Some of the Memory Project submissions may be used in V Corps public affairs publications or presentations, he said. Other material may be used for future exhibits. The majority will be handed over the V Corps historian to be archived.

“In 20 years, if V Corps still exists, we’ll have the documents archived. If not, they’ll go to the national archives or to the U.S. Army Center of Military History,” Roche said.

Wherever submissions end up, they go unexpunged. Corps officials will not censor or edit the submissions, preferring to preserve the individual experience, Roche said.

“We will not ask anyone to self-censor, and we won’t censor or edit,” he said. “We even want to keep misspellings” to preserve the authenticity.

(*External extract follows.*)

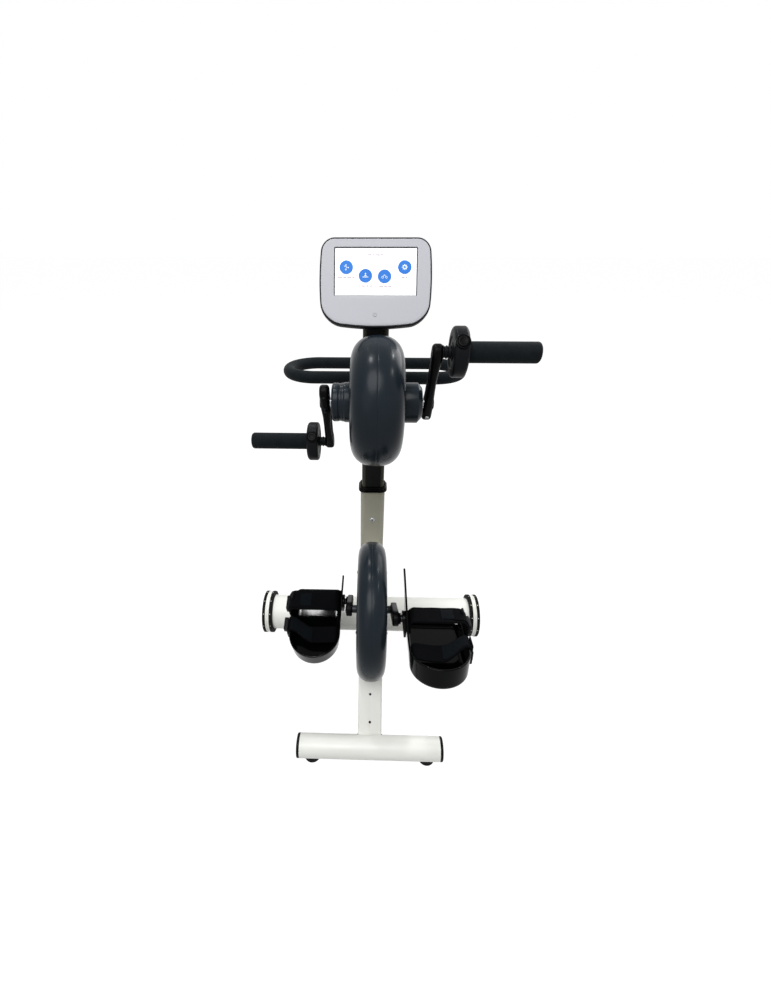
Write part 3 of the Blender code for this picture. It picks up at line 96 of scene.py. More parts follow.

That said, he added that some submissions already have proven dicey. Corps officials will not publish — though they will still archive — materials that reveal sensitive or classified operational details. All documents will be subject to legal review before being published, used on the “Memories” Web site or released publicly, Roche said.

Mike Hurst, an employee for the Hohenfels, Germany-based, Northrop Grumman Information Technology, was in Iraq from January 2003 through February 2004 as an Army Reserve lieutenant colonel with the 7th Joint Task Force Augmentation Team.

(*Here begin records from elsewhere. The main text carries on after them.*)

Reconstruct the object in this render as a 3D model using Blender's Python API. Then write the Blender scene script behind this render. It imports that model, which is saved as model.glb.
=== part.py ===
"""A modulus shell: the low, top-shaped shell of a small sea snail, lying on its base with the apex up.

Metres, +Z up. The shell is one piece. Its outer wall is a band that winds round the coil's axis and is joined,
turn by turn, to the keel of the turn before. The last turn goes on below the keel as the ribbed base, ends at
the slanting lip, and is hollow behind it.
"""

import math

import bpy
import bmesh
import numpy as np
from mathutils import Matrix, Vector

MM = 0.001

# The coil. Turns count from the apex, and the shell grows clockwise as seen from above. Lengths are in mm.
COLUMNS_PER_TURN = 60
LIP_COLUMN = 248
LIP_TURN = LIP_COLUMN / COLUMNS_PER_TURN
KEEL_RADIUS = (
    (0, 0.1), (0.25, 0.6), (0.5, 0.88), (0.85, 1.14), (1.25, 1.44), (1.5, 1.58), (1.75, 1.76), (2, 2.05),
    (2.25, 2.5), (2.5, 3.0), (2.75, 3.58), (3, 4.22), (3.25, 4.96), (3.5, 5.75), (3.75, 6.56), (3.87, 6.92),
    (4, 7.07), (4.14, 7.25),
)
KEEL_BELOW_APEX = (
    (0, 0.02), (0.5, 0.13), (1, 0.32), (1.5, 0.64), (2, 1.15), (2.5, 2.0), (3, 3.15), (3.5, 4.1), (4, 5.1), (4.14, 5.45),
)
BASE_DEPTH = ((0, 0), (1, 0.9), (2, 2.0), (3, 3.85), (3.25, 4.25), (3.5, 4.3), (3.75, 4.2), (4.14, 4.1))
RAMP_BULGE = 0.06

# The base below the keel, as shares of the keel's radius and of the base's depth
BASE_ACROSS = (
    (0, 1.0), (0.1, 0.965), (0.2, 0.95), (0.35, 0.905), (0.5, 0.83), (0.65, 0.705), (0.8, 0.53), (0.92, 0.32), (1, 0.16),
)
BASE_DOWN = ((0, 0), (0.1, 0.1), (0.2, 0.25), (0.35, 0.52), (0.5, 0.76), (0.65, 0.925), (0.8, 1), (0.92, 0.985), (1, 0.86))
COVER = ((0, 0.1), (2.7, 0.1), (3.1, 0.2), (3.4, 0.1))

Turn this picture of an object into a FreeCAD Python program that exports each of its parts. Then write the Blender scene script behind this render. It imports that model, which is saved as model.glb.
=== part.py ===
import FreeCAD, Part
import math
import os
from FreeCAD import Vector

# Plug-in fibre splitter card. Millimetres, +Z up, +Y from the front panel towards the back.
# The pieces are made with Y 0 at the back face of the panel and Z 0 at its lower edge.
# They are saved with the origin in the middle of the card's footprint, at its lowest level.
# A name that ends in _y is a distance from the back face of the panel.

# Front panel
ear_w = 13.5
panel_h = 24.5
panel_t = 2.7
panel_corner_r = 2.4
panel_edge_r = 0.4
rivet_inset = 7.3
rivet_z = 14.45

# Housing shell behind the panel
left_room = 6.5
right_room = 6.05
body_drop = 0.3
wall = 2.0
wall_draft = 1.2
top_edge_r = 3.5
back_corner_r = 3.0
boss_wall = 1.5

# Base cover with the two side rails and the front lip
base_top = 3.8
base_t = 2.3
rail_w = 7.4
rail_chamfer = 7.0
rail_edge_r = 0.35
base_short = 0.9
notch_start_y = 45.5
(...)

His submission captures a unique moment for a unique group wearing different uniforms, assembled from around the world in front of Saddam’s “Water Palace” near Baghdad International Airport, Hurst said. The photo, taken in October 2003, shows the future operations staff at Camp Victory, V Corps headquarters, before the joint task force staff from the United States, Spain and Australia returned home, Hurst said.

“My boss, Col. [Sean] MacFarland, the V Corps operations officer, wanted a picture of them before they all started disappearing,” he said. “Why did I decide to participate? For posterity,” he said.

Someday, Hurst said, he might be at the new Army museum, “and who knows … maybe I’ll look up and see that photo.”